--- start ---

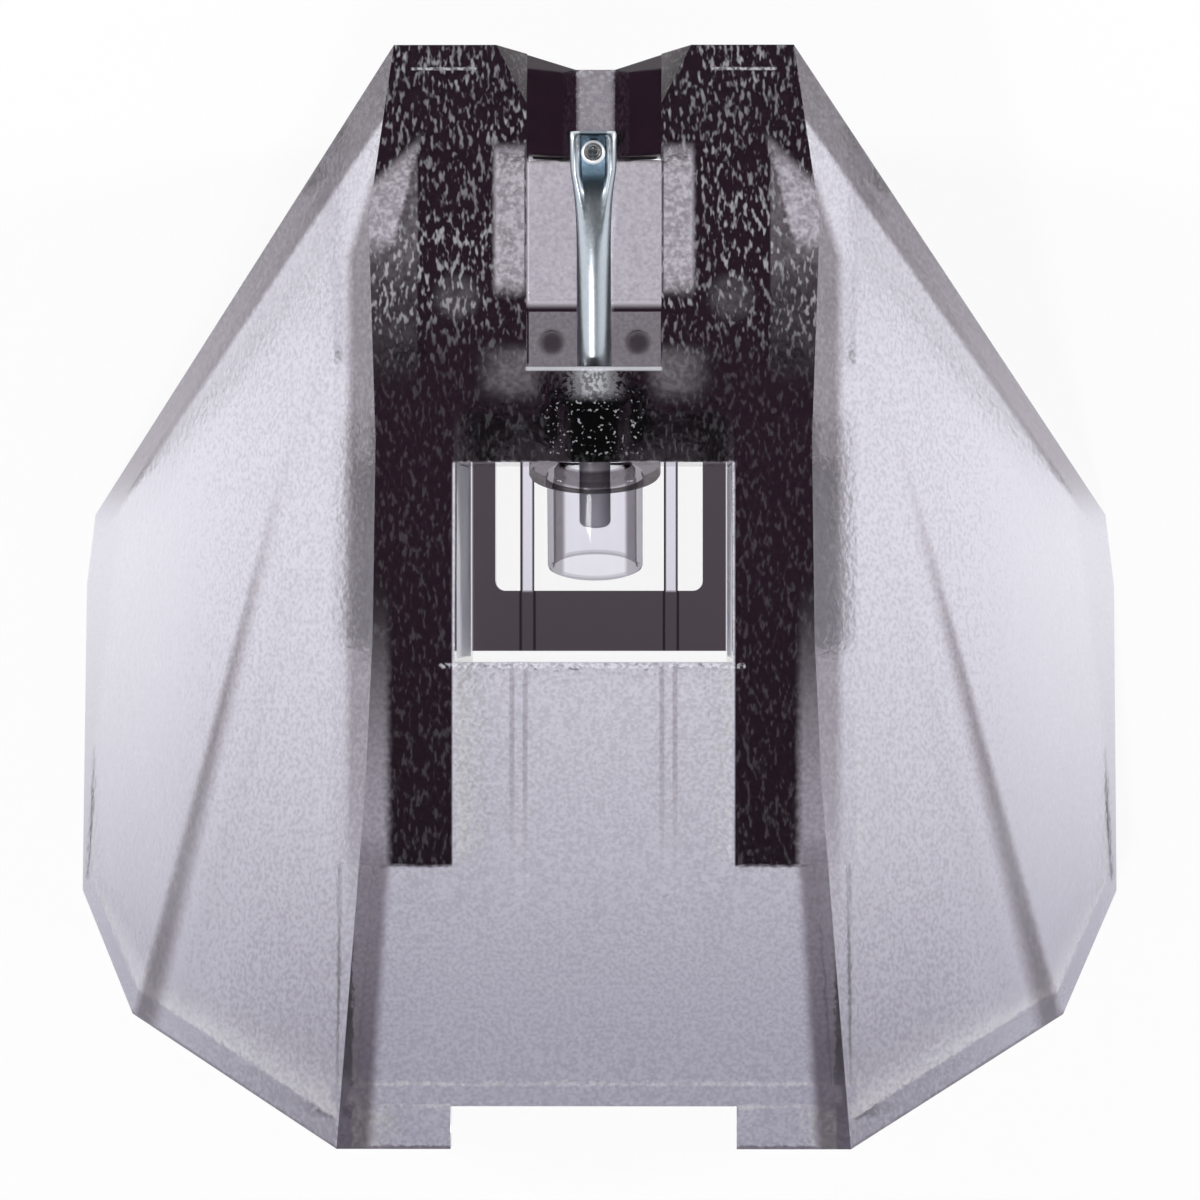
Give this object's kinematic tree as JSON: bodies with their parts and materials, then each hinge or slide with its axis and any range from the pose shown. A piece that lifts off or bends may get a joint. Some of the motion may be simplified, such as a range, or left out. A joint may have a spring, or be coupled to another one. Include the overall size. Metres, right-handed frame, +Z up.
{
  "type": "turntable replacement stylus",
  "caption": "Faceted clear grey stylus unit for a moving magnet turntable cartridge, with a tilted sprung stylus arm, a magnet in a clear sleeve and an open channel for the cartridge body.",
  "frame": {"origin": "middle of the bounding box, on the plane of the lower rim", "axes": "+Z up, the way the stylus points; +Y towards the nose, which is the front of the cartridge; +X to the right seen from above"},
  "size_m": [0.0178, 0.0184, 0.0082],
  "materials": {
    "clear_grey_plastic": "smoke grey clear plastic with a fine pebbled skin",
    "clear_plastic": "water clear, glossy",
    "damper_rubber": "matt black rubber",
    "magnet_metal": "dark ground magnet",
    "arm_aluminium": "bright drawn aluminium",
    "shank_metal": "polished shank",
    "diamond": "polished diamond"
  },
  "bodies": {
    "hood": {"housing": "clear_grey_plastic", "clear_sleeve": "clear_plastic"},
    "bearing": {"damper": "damper_rubber"},
    "arm": {"arm_tube": "arm_aluminium", "magnet": "magnet_metal", "stylus_shank": "shank_metal", "diamond": "diamond"}
  },
  "joints": [
    {"name": "arm_side", "type": "hinge", "parent": "hood", "child": "bearing", "pos_m": [0, 0.00281, 0.00614], "axis": [0, 0, 1], "range_deg": [-3, 3], "stiffness_Nm_per_rad": 0.00245},
    {"name": "arm_lift", "type": "hinge", "parent": "bearing", "child": "arm", "pos_m": [0, 0.00281, 0.00614], "axis": [1, 0, 0], "range_deg": [-4, 2], "stiffness_Nm_per_rad": 0.00245}
  ]
}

--- end ---

Determine how many lines in the listing above hold the string "bodies", then write only the number.

2